_TASK INSTRUCTIONS_: Everything from the line containing "for name, piece" through the line containing "# frame's is" should be repeated exactly, and nothing else from the data.

_INPUT FOR THIS TASK_:
■ ■ ■ ■ ■ ■ ■
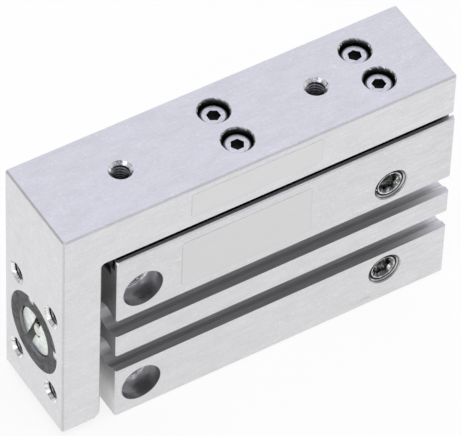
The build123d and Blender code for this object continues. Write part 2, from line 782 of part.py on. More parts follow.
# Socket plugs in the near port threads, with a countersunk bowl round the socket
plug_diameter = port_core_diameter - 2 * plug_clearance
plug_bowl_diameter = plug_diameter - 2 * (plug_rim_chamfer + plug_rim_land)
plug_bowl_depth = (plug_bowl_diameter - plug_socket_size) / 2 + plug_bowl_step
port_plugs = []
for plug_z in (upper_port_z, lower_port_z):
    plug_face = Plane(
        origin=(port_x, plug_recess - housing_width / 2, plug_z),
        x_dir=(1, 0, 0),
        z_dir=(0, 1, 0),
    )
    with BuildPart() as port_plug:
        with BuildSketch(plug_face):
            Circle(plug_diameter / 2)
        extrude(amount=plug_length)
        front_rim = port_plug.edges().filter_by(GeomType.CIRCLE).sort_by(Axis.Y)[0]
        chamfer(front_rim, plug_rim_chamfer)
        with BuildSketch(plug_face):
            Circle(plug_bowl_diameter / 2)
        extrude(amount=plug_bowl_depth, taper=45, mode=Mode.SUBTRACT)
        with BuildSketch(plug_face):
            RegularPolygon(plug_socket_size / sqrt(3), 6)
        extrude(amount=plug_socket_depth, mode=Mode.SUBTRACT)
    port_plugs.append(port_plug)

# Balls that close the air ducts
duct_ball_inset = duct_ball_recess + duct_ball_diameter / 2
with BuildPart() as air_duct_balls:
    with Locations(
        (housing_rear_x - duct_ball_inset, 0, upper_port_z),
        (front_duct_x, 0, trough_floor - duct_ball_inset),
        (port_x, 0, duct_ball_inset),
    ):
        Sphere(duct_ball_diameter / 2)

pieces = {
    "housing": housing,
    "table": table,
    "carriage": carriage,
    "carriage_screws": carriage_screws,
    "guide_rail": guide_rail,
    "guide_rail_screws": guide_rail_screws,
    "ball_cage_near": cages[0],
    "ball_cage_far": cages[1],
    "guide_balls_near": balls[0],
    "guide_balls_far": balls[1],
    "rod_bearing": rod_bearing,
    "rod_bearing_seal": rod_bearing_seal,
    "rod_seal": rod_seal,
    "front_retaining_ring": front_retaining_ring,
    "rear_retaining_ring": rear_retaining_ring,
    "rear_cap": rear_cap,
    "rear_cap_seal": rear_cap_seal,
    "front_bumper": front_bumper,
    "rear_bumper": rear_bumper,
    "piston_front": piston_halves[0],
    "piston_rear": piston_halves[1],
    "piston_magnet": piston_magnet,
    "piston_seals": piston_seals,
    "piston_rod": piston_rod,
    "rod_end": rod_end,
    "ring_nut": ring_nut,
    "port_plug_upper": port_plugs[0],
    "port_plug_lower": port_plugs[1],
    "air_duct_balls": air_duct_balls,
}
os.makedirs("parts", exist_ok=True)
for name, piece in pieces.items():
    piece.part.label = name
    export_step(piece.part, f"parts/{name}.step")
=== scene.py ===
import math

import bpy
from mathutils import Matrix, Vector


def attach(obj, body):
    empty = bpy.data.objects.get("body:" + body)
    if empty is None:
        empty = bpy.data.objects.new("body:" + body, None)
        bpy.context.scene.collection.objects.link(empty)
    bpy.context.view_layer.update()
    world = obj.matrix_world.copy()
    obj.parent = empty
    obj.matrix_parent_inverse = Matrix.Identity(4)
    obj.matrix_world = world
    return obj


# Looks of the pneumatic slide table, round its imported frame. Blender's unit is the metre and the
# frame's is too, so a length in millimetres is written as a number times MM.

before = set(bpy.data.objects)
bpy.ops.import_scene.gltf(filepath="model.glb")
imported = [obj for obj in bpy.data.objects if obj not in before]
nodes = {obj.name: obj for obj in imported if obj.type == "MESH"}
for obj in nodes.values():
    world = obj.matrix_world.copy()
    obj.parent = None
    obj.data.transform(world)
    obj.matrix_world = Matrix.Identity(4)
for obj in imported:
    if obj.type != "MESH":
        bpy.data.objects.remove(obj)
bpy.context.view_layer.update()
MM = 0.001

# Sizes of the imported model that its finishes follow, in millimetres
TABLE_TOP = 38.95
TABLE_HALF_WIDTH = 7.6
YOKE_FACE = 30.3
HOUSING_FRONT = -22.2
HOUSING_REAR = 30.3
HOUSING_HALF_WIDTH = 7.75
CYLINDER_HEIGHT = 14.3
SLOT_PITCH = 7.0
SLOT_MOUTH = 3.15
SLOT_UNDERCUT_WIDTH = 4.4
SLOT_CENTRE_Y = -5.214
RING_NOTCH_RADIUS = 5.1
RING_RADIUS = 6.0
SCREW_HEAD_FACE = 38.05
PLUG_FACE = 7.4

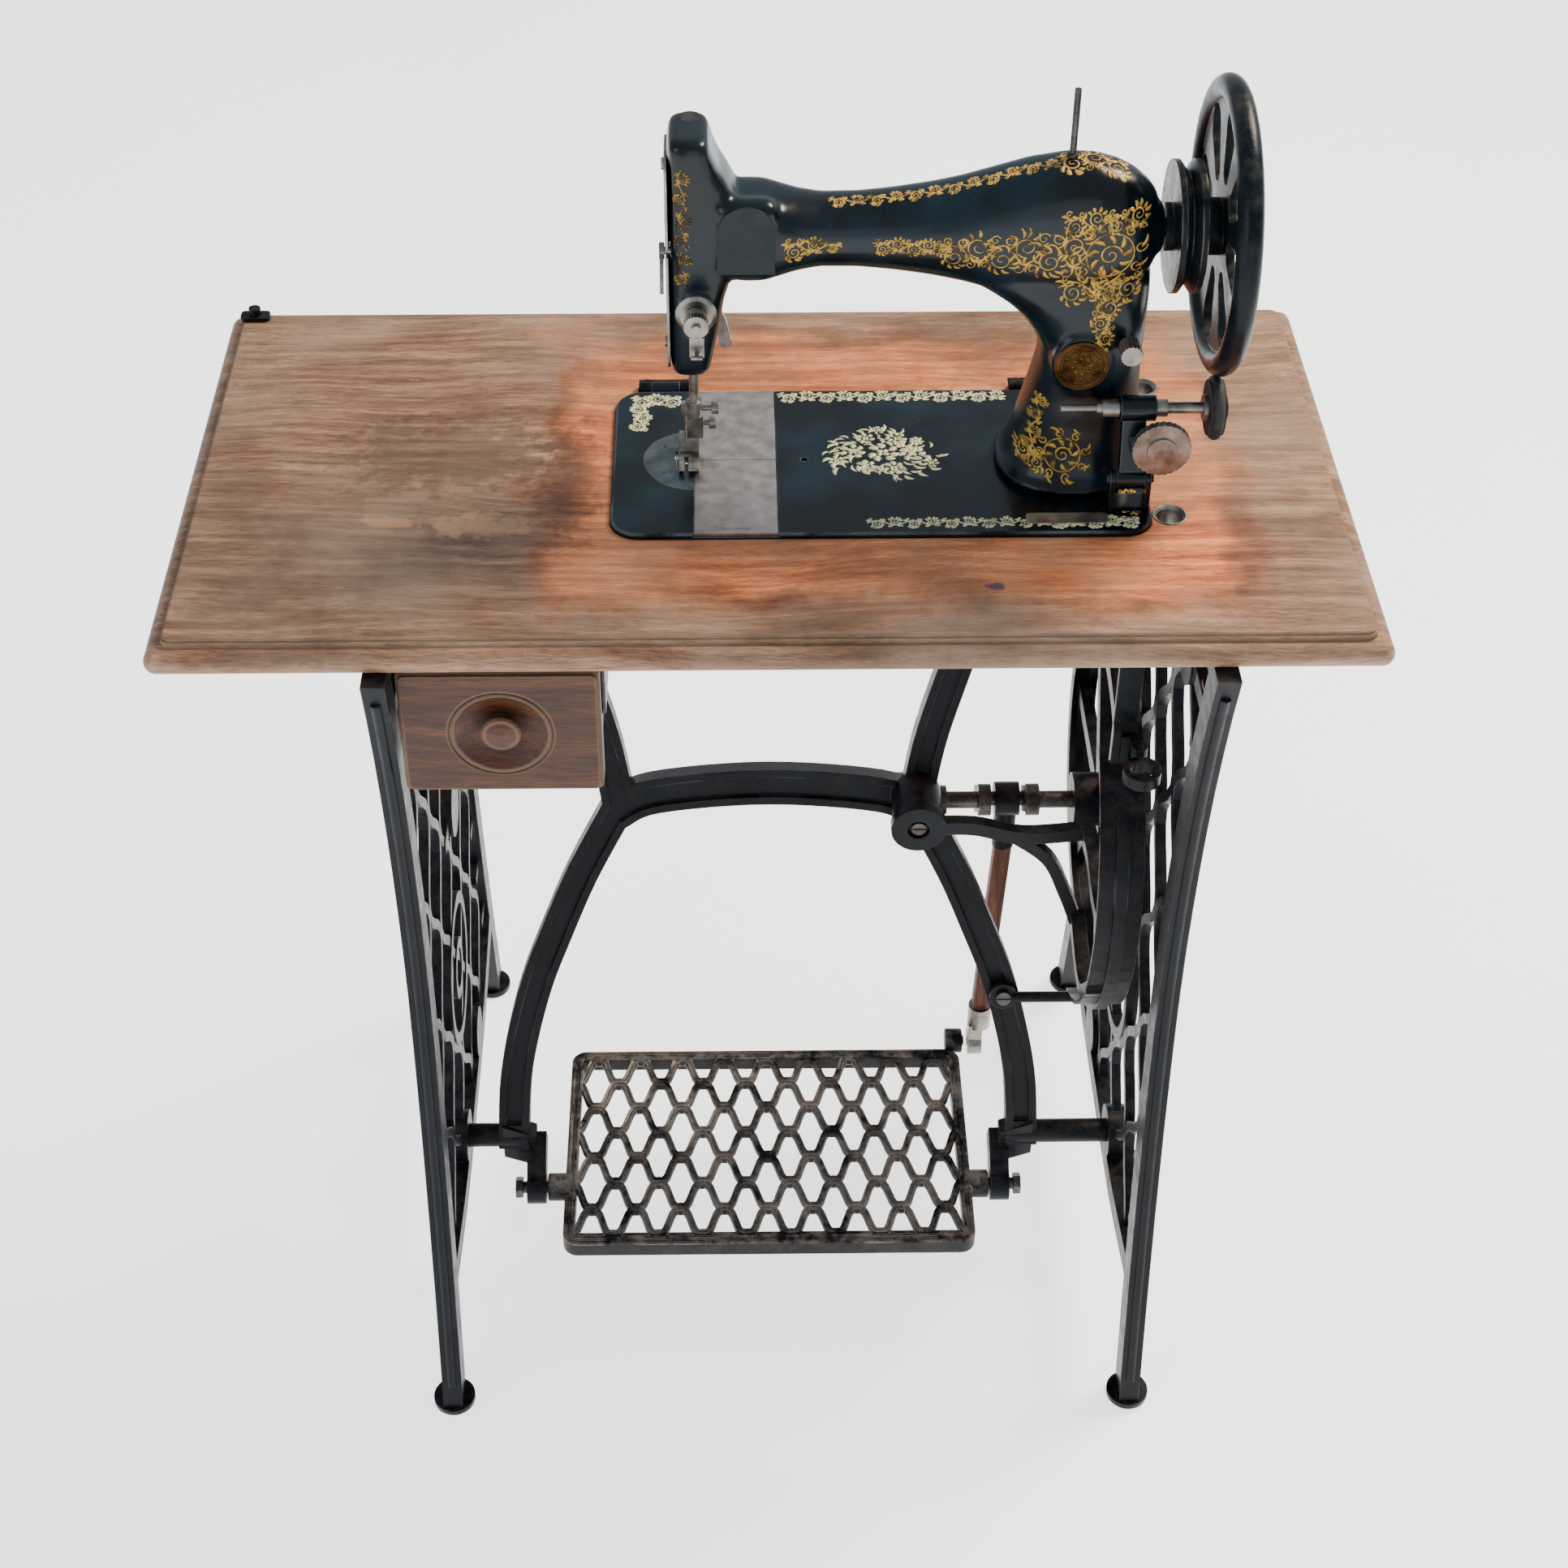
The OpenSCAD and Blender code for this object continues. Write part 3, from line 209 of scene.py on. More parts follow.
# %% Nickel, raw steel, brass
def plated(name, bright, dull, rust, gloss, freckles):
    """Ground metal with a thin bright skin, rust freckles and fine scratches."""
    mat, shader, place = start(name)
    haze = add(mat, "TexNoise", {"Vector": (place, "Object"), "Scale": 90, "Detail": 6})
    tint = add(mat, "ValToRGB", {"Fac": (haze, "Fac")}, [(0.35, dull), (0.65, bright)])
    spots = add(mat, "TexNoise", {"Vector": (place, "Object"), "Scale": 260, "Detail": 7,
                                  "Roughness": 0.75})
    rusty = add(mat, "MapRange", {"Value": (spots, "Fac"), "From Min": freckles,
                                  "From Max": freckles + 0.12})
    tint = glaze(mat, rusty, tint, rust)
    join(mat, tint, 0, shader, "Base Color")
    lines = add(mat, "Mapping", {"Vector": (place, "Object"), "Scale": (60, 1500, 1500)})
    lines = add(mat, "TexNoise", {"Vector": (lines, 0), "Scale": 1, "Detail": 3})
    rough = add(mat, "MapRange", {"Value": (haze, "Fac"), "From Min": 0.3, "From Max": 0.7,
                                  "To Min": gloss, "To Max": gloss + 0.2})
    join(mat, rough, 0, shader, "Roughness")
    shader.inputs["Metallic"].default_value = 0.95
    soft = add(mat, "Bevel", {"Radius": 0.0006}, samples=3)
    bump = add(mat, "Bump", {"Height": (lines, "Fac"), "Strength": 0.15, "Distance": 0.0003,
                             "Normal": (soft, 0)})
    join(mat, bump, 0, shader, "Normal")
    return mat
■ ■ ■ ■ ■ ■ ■
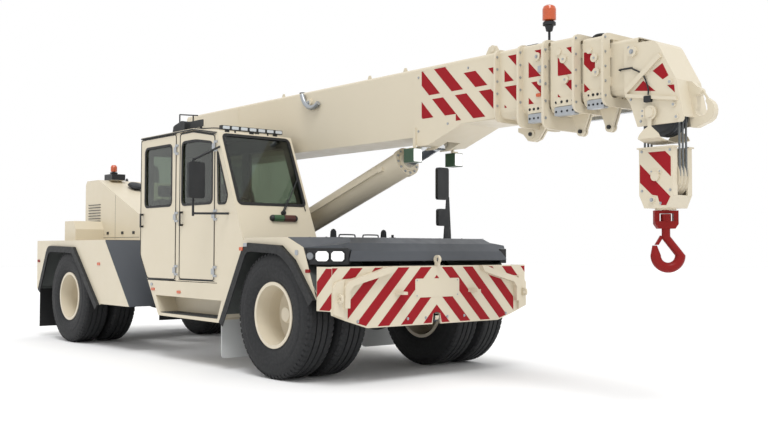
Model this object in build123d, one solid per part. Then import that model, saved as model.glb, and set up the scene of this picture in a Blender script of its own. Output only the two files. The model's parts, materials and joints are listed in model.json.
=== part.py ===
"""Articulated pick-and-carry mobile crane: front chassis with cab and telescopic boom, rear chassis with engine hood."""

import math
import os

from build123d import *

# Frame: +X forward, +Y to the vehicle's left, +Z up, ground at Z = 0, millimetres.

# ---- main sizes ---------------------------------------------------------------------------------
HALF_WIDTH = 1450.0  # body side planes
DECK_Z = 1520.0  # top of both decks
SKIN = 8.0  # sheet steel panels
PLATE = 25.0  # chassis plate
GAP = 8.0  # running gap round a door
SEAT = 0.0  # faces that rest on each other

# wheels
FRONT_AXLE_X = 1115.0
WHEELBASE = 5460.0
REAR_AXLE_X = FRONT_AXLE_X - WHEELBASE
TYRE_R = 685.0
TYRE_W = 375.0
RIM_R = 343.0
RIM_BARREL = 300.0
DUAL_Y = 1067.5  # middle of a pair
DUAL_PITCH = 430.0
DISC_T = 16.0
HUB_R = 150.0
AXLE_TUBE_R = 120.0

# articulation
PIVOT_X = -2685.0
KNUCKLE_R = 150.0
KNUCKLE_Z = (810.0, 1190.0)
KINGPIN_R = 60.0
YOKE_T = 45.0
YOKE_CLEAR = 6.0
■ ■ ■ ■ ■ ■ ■
_WRITTEN RESPONSE_:
for name, piece in pieces.items():
    piece.part.label = name
    export_step(piece.part, f"parts/{name}.step")
=== scene.py ===
import math

import bpy
from mathutils import Matrix, Vector


def attach(obj, body):
    empty = bpy.data.objects.get("body:" + body)
    if empty is None:
        empty = bpy.data.objects.new("body:" + body, None)
        bpy.context.scene.collection.objects.link(empty)
    bpy.context.view_layer.update()
    world = obj.matrix_world.copy()
    obj.parent = empty
    obj.matrix_parent_inverse = Matrix.Identity(4)
    obj.matrix_world = world
    return obj


# Looks of the pneumatic slide table, round its imported frame. Blender's unit is the metre and the
# frame's is too, so a length in millimetres is written as a number times MM.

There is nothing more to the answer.